First, they do not need to translate instructions if they intend to develop software stack (compiler's backend) and extract maximum performance by executing native code.

I may be misunderstanding, but it seems you're actually confirming my point. At some point, it will require a translation, since code that is written for one instruction set needs to run on another. Granted, this may have a very small impact on performance, but it's still one extra step and therefore at least a bit slower, even if negligible. Unless code is written specifically for the new instruction set.

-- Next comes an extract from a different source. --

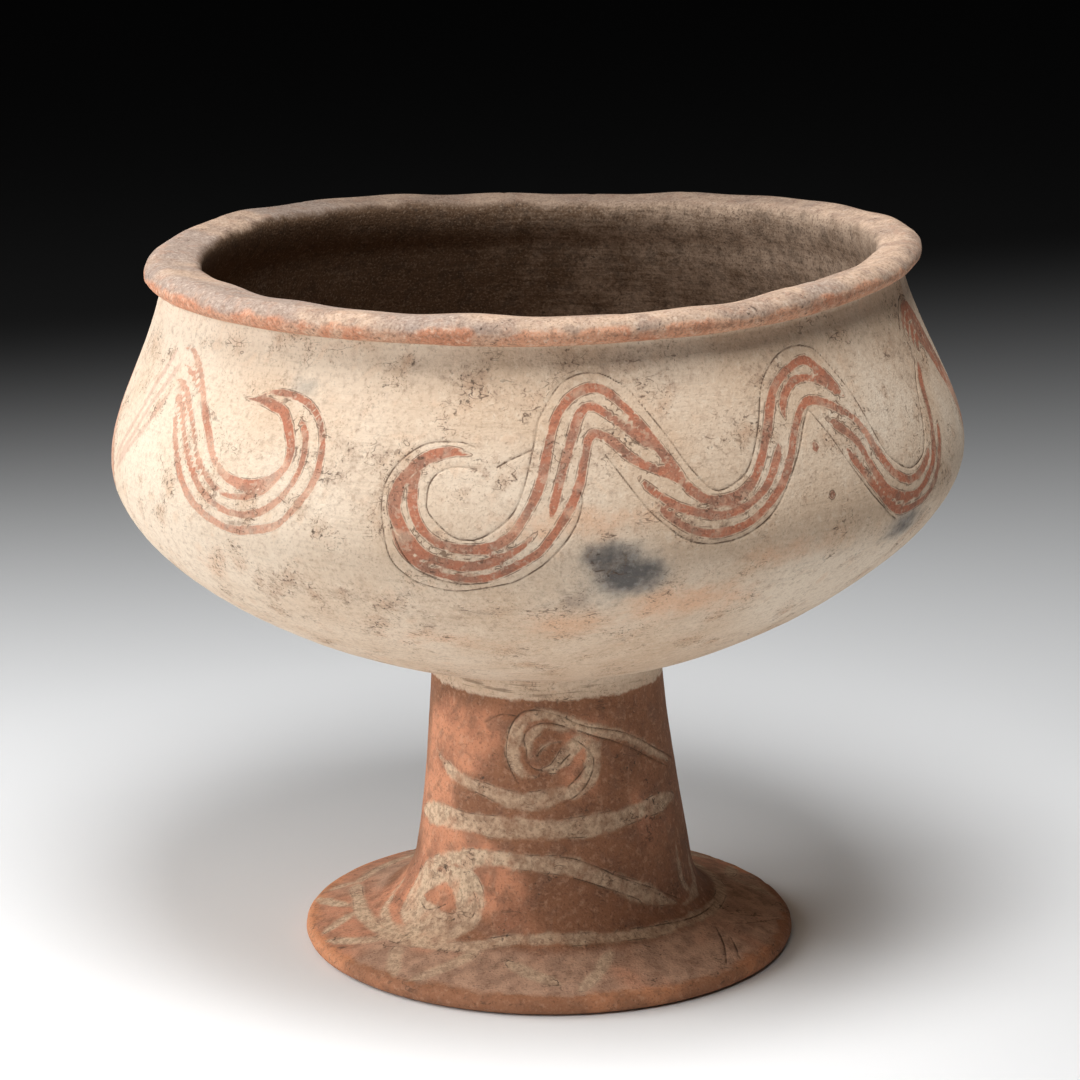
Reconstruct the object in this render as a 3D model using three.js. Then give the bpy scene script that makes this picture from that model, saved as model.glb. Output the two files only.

Third, ISA created from scratch doesn't mean it must be less efficient than existing one. For example, decoding variable length instructions without clear boundaries in x86 case is not easy and it is said to be one of the reasons why x86 decoders need substantial amount of power and current CPUs are limited in instruction fetch bandwidth. Being still able to execute 30-years code may sound attractive, but it is quite a high burden for instruction decoder.

Not saying it must be less efficient, just that it might be since they may have been forced to use less than ideal methods in order to avoid infringement. Then again, it's also possible that they may have developed even better methods, since they weren't beholden to maintaining compatibility. And as I and the article mentioned, they would have gained some efficiency from being able to abandon old, unnecessary instructions, which is what you're referring to in regard to this. So my point was that there are likely elements involved that reduce the efficiency, ones that increase it, and ones that could go either way, so we won't know the total net improvement or reduction in performance until there are production samples to test, but it just seemed like they have a lot of things working against them.